By requiring that investors meet a minimum level of income Government would have the assurance that retired people won't turn to them for social security when their lump sum assets are exhausted. By allowing more flexibility for those with assets over and above that income level wealth transfers from the poor to the wealthy will be minimised.

The flexibility would also allow investors to choose annuities, including more flexible living annuities, or investing in fund investments or even in a post-retirement business.

Another danger is that limiting choices will make investing for retirement un-attractive. People may choose to save in other ways - although we know that too often that never happens or those retirement savings are raided.

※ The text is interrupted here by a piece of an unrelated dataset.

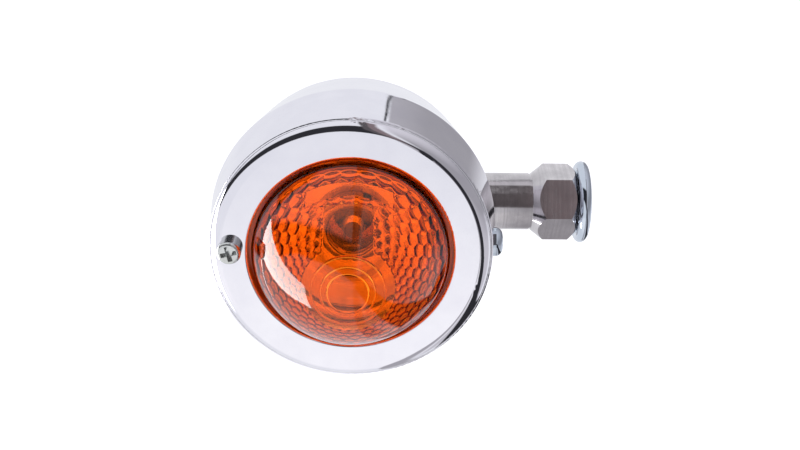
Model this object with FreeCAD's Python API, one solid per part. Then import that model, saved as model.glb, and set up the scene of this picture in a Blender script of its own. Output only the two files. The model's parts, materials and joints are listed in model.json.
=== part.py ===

Compulsory annuitisation also bucks two major international trends: increased freedom of choice in investing and improving longevity trends. We live in a world where people want more choice.

Improving longevity is seeing a massive shift in the number of people living to advanced ages. To put that in context, the number of people in Britain living to 100 and beyond was 6 000 in 2000. However, 60 years from now the number of centenarians is expected to be a staggering 95 000. Those in good health retiring at 55 may want to place a portion of their retirement assets into growth investments to take care of them in much later years. A rigid approach at retirement doesn't address these improving mortality trends and risks offering poor values.

The road to good intention is often littered with the potholes of unintended consequences.

Retirement reform needs to look to improve the lot of all South Africans and should encourage savings. Flexibility for those retiring is needed for them to meet the needs over improving lifetimes. We encourage those in the reform process to keep that in mind and ensure fairness and equality.